As always, great post Chris Rosen. However, where is Ms. Diaz's culpability in all this? When was the last time one of her movies opened big (not counting any Shrek films because people don't go to see Shrek for her voice)? I think if Cruise was teamed up with Bullock you are looking at a $55 million opening...minimum. If you take out Cruise and put Reynolds with Bullock then you can add another $8 million on top of that.
Frankly I think Helen Mirren would have sold more tickets then Cameron Diaz.
It's not too easy to say that. Transforming robot movies are going after a younger demo that doesn't demand quality as much as it demands to be dazzled. Knight & Day was most certainly going after a more discerning adult audience that isn't necessarily going to show up in droves just because you made a summer movie spectacular for them.
I am probably in a minority here, so don't attack me. I do not watch much television, and I suppose I generally don't go see the kind of movies that would have Knight and Day as a trailer, but as soon as I started reading about this movie's failure, I thought, "I have never seen a trailer for this movie." Actually, maybe I did -- or maybe that was a trailer for Killers, which looked like it had the same set-up as this movie. I don't remember reading anything about the movie -- except stories about how this movie was a proving ground for Tom Cruise. Did either of them do any publicity?
I only ask this because I was well aware that Toy Story 3 and Grownups were opening last weekend, and I had seen and read a lot about both of them.
Fun math fact. Take the opening gross number, divide it by 10, and that's the number of scientologists living in America.
I think you're right about that: Diaz is not a "star" and really -- with the exception of Mary -- hasn't opened a movie ever. Bullock right now would have made Knight and Day hit 40 million easily over the 5-day opening frame.
NO. NO. NO. NOT even close! That poster is in no way an homage to Saul Bass.
You know what was a lovely homage to Saul Bass? The title sequence to Catch Me If You Can. Good times.

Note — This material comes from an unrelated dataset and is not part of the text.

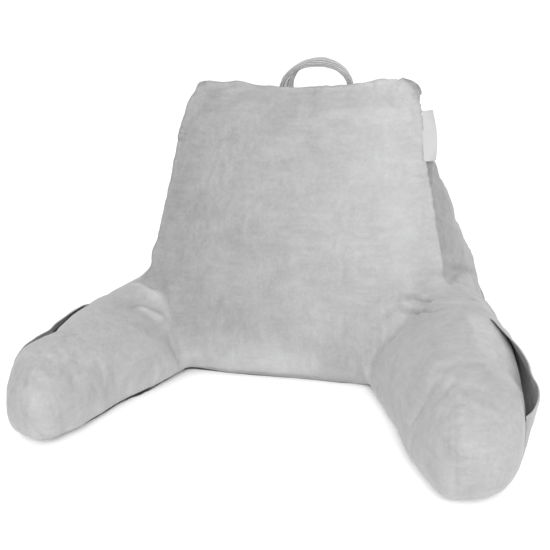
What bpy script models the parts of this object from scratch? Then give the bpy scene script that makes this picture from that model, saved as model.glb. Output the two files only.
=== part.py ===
"""A reading pillow: a filled back wedge between two filled arms.

A strap handle is sewn into its top seam, an open pocket onto the outer side of
each arm, and a small label into the front panel's right seam.

Metres. +X is to the right of someone facing the pillow, -Y points at them and
+Z is up. The origin is on the floor under the back's foot.
"""

from collections import namedtuple
import math

import bmesh
import bpy
from mathutils import Vector

# Driving dimensions, in metres and degrees
BACK_HEIGHT = 0.420
FLOOR_SINK = 0.010  # how much of each cushion's underside the floor presses flat
TOP_SAG = 0.024  # of the top edge, between its two corners
SIDE_LEAN = -0.017  # of the top against the foot: the filling has settled to one side
FRONT_CROWN = 0.025
REAR_CROWN = 0.020
SIDE_CROWN = 0.008

ARM_ROOT_Y = -0.128  # where the arms' inner sides leave the front panel
ARM_BURIED = 0.160  # how far an arm's section table starts behind that line

STRAP_WIDTH = 0.022
STRAP_THICKNESS = 0.004
STRAP_LEFT_X = -0.041
STRAP_RIGHT_X = 0.052
STRAP_Y = 0.088
STRAP_FOOT_Z = 0.376
STRAP_RISE = 0.048
STRAP_ARCH_POWER = 0.75  # 1 is a plain half sine, and less is a flatter crest
# The way across the strap at its left foot, its crest and its right foot
STRAP_ACROSS = (Vector((0.85, 0.52, 0)), Vector((0.1, 0.92, 0.36)), Vector((-0.3, 0.95, 0)))

POCKET_THICKNESS = 0.002
POCKET_STANDOFF = 0.0026  # from the arm to the middle of the pocket's sheet
POCKET_GAPE = 0.0185  # how far the mouth stands away from the arm
GAPE_SHIFT_POWER = 1.7  # above 1 moves the widest place from the middle to the tip
GAPE_RISE_POWER = 1.6  # above 1 keeps the gape near the mouth

LABEL_TOP = Vector((0.157, 0.046, 0.3605))
LABEL_FOOT = Vector((0.166, 0.013, 0.2955))
LABEL_REACH = 0.021  # from inside the seam to its free edge
LABEL_THICKNESS = 0.0012
LABEL_CURL = 0.010  # how far the free edge's two ends lie behind its middle

SEWN_GAP = 0.0004  # left between a piece and the cushion that it is sewn to
CAGE_CUTS = 13  # cuts along each edge of the cube that a cushion is shaped from
POCKET_GRID = (18, 9)  # faces along each sheet and across it
STRAP_GRID = (40, 3)
LABEL_GRID = (6, 5)

# Rounding of the cushions: the exponent of a superellipse, where 2 is an ellipse
# and a large number is a sharp corner.
BACK_PLAN_POWER = 8
BACK_RISE_POWER = 9
ARM_SECTION_POWER = 2.7
ARM_END_POWER = 4.0

# The back from foot (0) to top (1): half width of its front and rear panels,
# and where each panel stands.
BackRow = namedtuple("BackRow", "at front_half rear_half front_y rear_y")
BACK_ROWS = (
    BackRow(at=0.0, front_half=0.278, rear_half=0.292, front_y=-0.133, rear_y=0.160),
    BackRow(at=0.5, front_half=0.214, rear_half=0.207, front_y=-0.032, rear_y=0.132),
    BackRow(at=1.0, front_half=0.182, rear_half=0.128, front_y=0.070, rear_y=0.104),
)

# An arm from its buried root (0) to its tip (1): its inner and outer sides,
# measured outwards from the line that its inner side follows, its height, and
# how far the inner side slopes outwards on its way up.
ArmRow = namedtuple("ArmRow", "at inner outer height slope")
ARM_ROWS = (
    ArmRow(at=0.00, inner=0.000, outer=0.235, height=0.147, slope=0.085),
    ArmRow(at=0.35, inner=0.000, outer=0.214, height=0.147, slope=0.085),
    ArmRow(at=0.55, inner=0.005, outer=0.192, height=0.155, slope=0.062),
    ArmRow(at=0.80, inner=0.017, outer=0.161, height=0.149, slope=0.033),
    ArmRow(at=1.00, inner=0.009, outer=0.135, height=0.143, slope=0.015),
)
ROOT_ENDS = 0.55  # where the extra filling at an arm's root runs out

# The two arms are cut alike, but filled and set down a little differently.
Arm = namedtuple("Arm", "side x splay reach plump root_lift pocket_gape")
ARMS = {
    "left": Arm(
        side=-1, x=0.130, splay=21.4, reach=0.271, plump=0.860, root_lift=0.021, pocket_gape=0.7
    ),
    "right": Arm(
        side=1, x=0.079, splay=23.1, reach=0.308, plump=0.990, root_lift=0.0, pocket_gape=1.0
    ),
}

# A pocket's two ends along its arm (-1 is the root, 1 the tip), and how far
# round the arm its foot and its mouth lie: 0 is the outermost line, 90 the top.
PocketEnd = namedtuple("PocketEnd", "along foot_angle mouth_angle")
POCKET_REAR = PocketEnd(along=0.10, foot_angle=-30, mouth_angle=58)
POCKET_FRONT = PocketEnd(along=0.86, foot_angle=-30, mouth_angle=22)


def row_at(rows, place):
    """The values of a section table at one place, on a smooth curve through its rows."""
    last = len(rows) - 1
    low = max(i for i in range(last) if rows[i].at <= max(place, rows[0].at))

    def slope(i, column):
        before, after = rows[max(i - 1, 0)], rows[min(i + 1, last)]
        return (after[column] - before[column]) / (after.at - before.at)

    start, end = rows[low], rows[low + 1]
    span = end.at - start.at
    s = min(max((place - start.at) / span, 0), 1)
    return [
        (2 * s**3 - 3 * s**2 + 1) * start[column]
        + (s**3 - 2 * s**2 + s) * span * slope(low, column)
        + (3 * s**2 - 2 * s**3) * end[column]
        + (s**3 - s**2) * span * slope(low + 1, column)
        for column in range(1, len(start))
    ]


def rounded(a, b, c, pair_power, whole_power):
    """A cube's surface point drawn in to a superellipsoid, where a and b are the pair."""
    pair = (abs(a) ** pair_power + abs(b) ** pair_power) ** (whole_power / pair_power)
    size = (pair + abs(c) ** whole_power) ** (1 / whole_power)
    return a / size, b / size, c / size


def back_point(across, depth, up):
    """The back's surface over a cube's: left to right, front to rear, foot to top."""
    across, depth, up = rounded(across, depth, up, BACK_PLAN_POWER, BACK_RISE_POWER)
    share = (up + 1) / 2
    front_half, rear_half, front_y, rear_y = row_at(BACK_ROWS, share)
    rearward = (depth + 1) / 2
    bulge = 1 - up**2
    crown = FRONT_CROWN if depth < 0 else REAR_CROWN
    x = across * (front_half * (1 - rearward) + rear_half * rearward)
    x += across * SIDE_CROWN * (1 - depth**2) * bulge + SIDE_LEAN * share
    y = front_y * (1 - rearward) + rear_y * rearward
    y += depth * crown * (1 - across**2) * bulge
    z = BACK_HEIGHT * share - FLOOR_SINK
    z -= TOP_SAG * (1 - across**2) * max(up, 0) ** 4
    return Vector((x, y, max(z, 0)))


def arm_point(arm, across, along, up):
    """An arm's surface over a cube's: inner to outer, root to tip, floor to top."""
    across, up, along = rounded(across, up, along, ARM_SECTION_POWER, ARM_END_POWER)
    share = (along + 1) / 2
    inner, outer, height, slope = row_at(ARM_ROWS, share)
    inner += slope * (up + 1) / 2
    height += arm.root_lift * max(1 - share / ROOT_ENDS, 0)
    forward = -ARM_BURIED + (arm.reach + ARM_BURIED) * share
    outward = arm.plump * ((inner + outer) / 2 + across * (outer - inner) / 2)
    splay = math.radians(arm.splay)
    x = arm.x + math.sin(splay) * forward + math.cos(splay) * outward
    y = ARM_ROOT_Y - math.cos(splay) * forward + math.sin(splay) * outward
    z = arm.plump * height * (up + 1) / 2 - FLOOR_SINK
    return Vector((arm.side * x, y, max(z, 0)))


def arm_side(arm, along, angle):
    """A point on the arm's side and the way out from it, by the angle round the arm."""
    step = 0.01

    def point(along, angle):
        return arm_point(arm, math.cos(angle), along, math.sin(angle))

    ahead = point(along + step, angle) - point(along - step, angle)
    round_it = point(along, angle + step) - point(along, angle - step)
    return point(along, angle), arm.side * round_it.cross(ahead).normalized()


def pocket_point(arm, along_share, mouth_share):
    """The pocket's sheet, from its rear seam to its front one and from foot to mouth."""
    rear, front = POCKET_REAR, POCKET_FRONT
    along = rear.along + (front.along - rear.along) * along_share
    foot = rear.foot_angle + (front.foot_angle - rear.foot_angle) * along_share
    mouth = rear.mouth_angle + (front.mouth_angle - rear.mouth_angle) * along_share
    angle = math.radians(foot + (mouth - foot) * mouth_share)
    surface, outward = arm_side(arm, along, angle)
    gape = POCKET_GAPE * arm.pocket_gape * math.sin(math.pi * along_share**GAPE_SHIFT_POWER)
    return surface + outward * (POCKET_STANDOFF + gape * mouth_share**GAPE_RISE_POWER)


def strap_point(along_share, width_share):
    """The strap's middle sheet: a low arch that turns from facing front to edge on."""
    turn = math.pi * along_share
    half_span = (STRAP_RIGHT_X - STRAP_LEFT_X) / 2
    middle_x = (STRAP_RIGHT_X + STRAP_LEFT_X) / 2
    middle = Vector((middle_x - half_span * math.cos(turn), STRAP_Y, STRAP_FOOT_Z))
    middle.z += STRAP_RISE * math.sin(turn) ** STRAP_ARCH_POWER
    left, crest, right = STRAP_ACROSS
    if along_share < 0.5:
        across = left.lerp(crest, along_share / 0.5)
    else:
        across = crest.lerp(right, along_share / 0.5 - 1)
    return middle + across.normalized() * STRAP_WIDTH * (width_share - 0.5)


def label_point(along_share, reach_share):
    """The label, from the seam outwards: its two ends lie back more than its middle."""
    seam = LABEL_TOP.lerp(LABEL_FOOT, along_share)
    curl = LABEL_CURL * (1 - math.sin(math.pi * along_share)) * reach_share**2
    return seam + Vector((LABEL_REACH * reach_share - curl / 2, curl, 0))


def material(name, colour, roughness):
    made = bpy.data.materials.new(name)
    made.use_nodes = True
    shader = made.node_tree.nodes["Principled BSDF"]
    shader.inputs["Base Color"].default_value = (*colour, 1)
    shader.inputs["Roughness"].default_value = roughness
    shader.inputs["Metallic"].default_value = 0
    return made


def placed(name, shape, collection, surface):
    """Turns a bmesh into a smooth-shaded object with its material."""
    bmesh.ops.recalc_face_normals(shape, faces=shape.faces)
    mesh = bpy.data.meshes.new(name)
    shape.to_mesh(mesh)
    shape.free()
    mesh.shade_smooth()
    mesh.materials.append(surface)
    made = bpy.data.objects.new(name, mesh)
    collection.objects.link(made)
    return made


def cushion(name, point, collection, surface):
    """A filled piece: a finely cut cube with each vertex moved to the piece's surface."""
    shape = bmesh.new()
    bmesh.ops.create_cube(shape, size=2)
    bmesh.ops.subdivide_edges(shape, edges=shape.edges, cuts=CAGE_CUTS, use_grid_fill=True)
    for vertex in shape.verts:
        vertex.co = point(*vertex.co)
    bmesh.ops.triangulate(shape, faces=shape.faces)
    return placed(name, shape, collection, surface)


def sheet(name, point, grid, thickness, collection, surface):
    """A cloth piece: a flat grid laid along its middle surface, then given its thickness."""
    columns, rows = grid
    shape = bmesh.new()
    bmesh.ops.create_grid(shape, x_segments=columns, y_segments=rows, size=0.5)
    for vertex in shape.verts:
        vertex.co = point(vertex.co.x + 0.5, vertex.co.y + 0.5)
    made = placed(name, shape, collection, surface)
    solidify = made.modifiers.new("thickness", "SOLIDIFY")
    solidify.thickness = thickness
    solidify.offset = 0
    solidify.use_even_offset = True
    return made


def cut_away(piece, cutter):
    cut = piece.modifiers.new("clear of the back", "BOOLEAN")
    cut.operation = "DIFFERENCE"
    cut.solver = "EXACT"
    cut.object = cutter


def new_collection(name):
    made = bpy.data.collections.new(name)
    bpy.context.scene.collection.children.link(made)
    return made


def main():
    for leftover in list(bpy.data.objects):
        bpy.data.objects.remove(leftover)

    pillow = new_collection("reading pillow with arms")
    cutters = new_collection("cutters")
    velour = material("velour", (0.60, 0.60, 0.61), 0.9)
    strap_cloth = material("strap cloth", (0.55, 0.55, 0.56), 0.9)
    ribbon = material("ribbon", (0.85, 0.85, 0.85), 0.7)

    cushion("back_cushion", back_point, pillow, velour)

    back_cutter = cushion("back_cutter", back_point, cutters, velour)
    grown = back_cutter.modifiers.new("sewn gap", "DISPLACE")
    grown.strength = SEWN_GAP
    grown.mid_level = 0
    back_cutter.hide_render = True
    back_cutter.display_type = "WIRE"

    for name, arm in ARMS.items():
        body = cushion(
            f"arm_{name}",
            lambda across, along, up, arm=arm: arm_point(arm, across, along, up),
            pillow,
            velour,
        )
        cut_away(body, back_cutter)
        sheet(
            f"pocket_{name}",
            lambda along, mouth, arm=arm: pocket_point(arm, along, mouth),
            POCKET_GRID,
            POCKET_THICKNESS,
            pillow,
            velour,
        )

    strap = sheet("carry_handle", strap_point, STRAP_GRID, STRAP_THICKNESS, pillow, strap_cloth)
    cut_away(strap, back_cutter)
    label = sheet("side_label", label_point, LABEL_GRID, LABEL_THICKNESS, pillow, ribbon)
    cut_away(label, back_cutter)


main()
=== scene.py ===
# A reading pillow: a velour cover over loose filling, with two arms, a gathered
# handle in the top seam, a pocket on each arm and a small label in the right seam.
import heapq
import math
import bmesh
import bpy
import numpy as np
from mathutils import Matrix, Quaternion, Vector, noise
from mathutils.bvhtree import BVHTree


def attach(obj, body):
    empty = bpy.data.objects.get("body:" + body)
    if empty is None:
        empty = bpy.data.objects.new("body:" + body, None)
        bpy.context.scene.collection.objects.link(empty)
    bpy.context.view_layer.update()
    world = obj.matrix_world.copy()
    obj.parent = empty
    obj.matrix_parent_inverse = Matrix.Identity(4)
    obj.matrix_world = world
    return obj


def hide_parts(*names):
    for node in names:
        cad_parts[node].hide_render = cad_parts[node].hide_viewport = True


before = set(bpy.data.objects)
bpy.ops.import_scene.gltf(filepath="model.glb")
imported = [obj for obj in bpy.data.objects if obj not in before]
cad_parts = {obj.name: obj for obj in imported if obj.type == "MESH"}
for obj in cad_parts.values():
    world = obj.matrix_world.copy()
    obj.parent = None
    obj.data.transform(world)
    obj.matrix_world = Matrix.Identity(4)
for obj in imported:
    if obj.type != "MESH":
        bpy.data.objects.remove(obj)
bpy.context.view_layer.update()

scene = bpy.context.scene


# Camera, light and floor

studio = dict(
    azimuth=15.12, elevation=20.47, roll=-2.17,  # degrees, as in the photograph
    distance=1.2953, target=(-0.0525, 0, 0.1176), lens=55.64,
    sky=1.02, keyPlace=(0.75, -2.8, 2.0), keySize=1.5, keyPower=73,
    floorGrey=0.95, floorGlow=0.07, floorHalf=40, floorRoughness=0.9, floorShine=0.1,
)
white = (1, 1, 1, 1)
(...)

I saw this movie and LOVED every mintue of it. It was very funny and was action packed. I think everyone is just getting on board the poo-poo train and doing some "group think".
are you that Matchbox 20 guy that's dating Tom Cruise?
Rob Thomas.
I thought maybe he was trying to disguise himself.
tom cruise ...is why it failed..we are sick and tired of watching the over the top wealthy pursue their life of spending money like water, when there are millions of unemployed people in America. people are sick of cruise and his scientology filth he spews..and his oh so submissive wife, who lost her own identity, and star status by hooking up with him.
really i thought that
Knight and day is truly one of the best movies of the year == it was so much fun from start to finish that is absolutely puzzles me that people would rather see the great cast but unfunny grownups than see Knight and day -- go see it -- it's really a great great movie.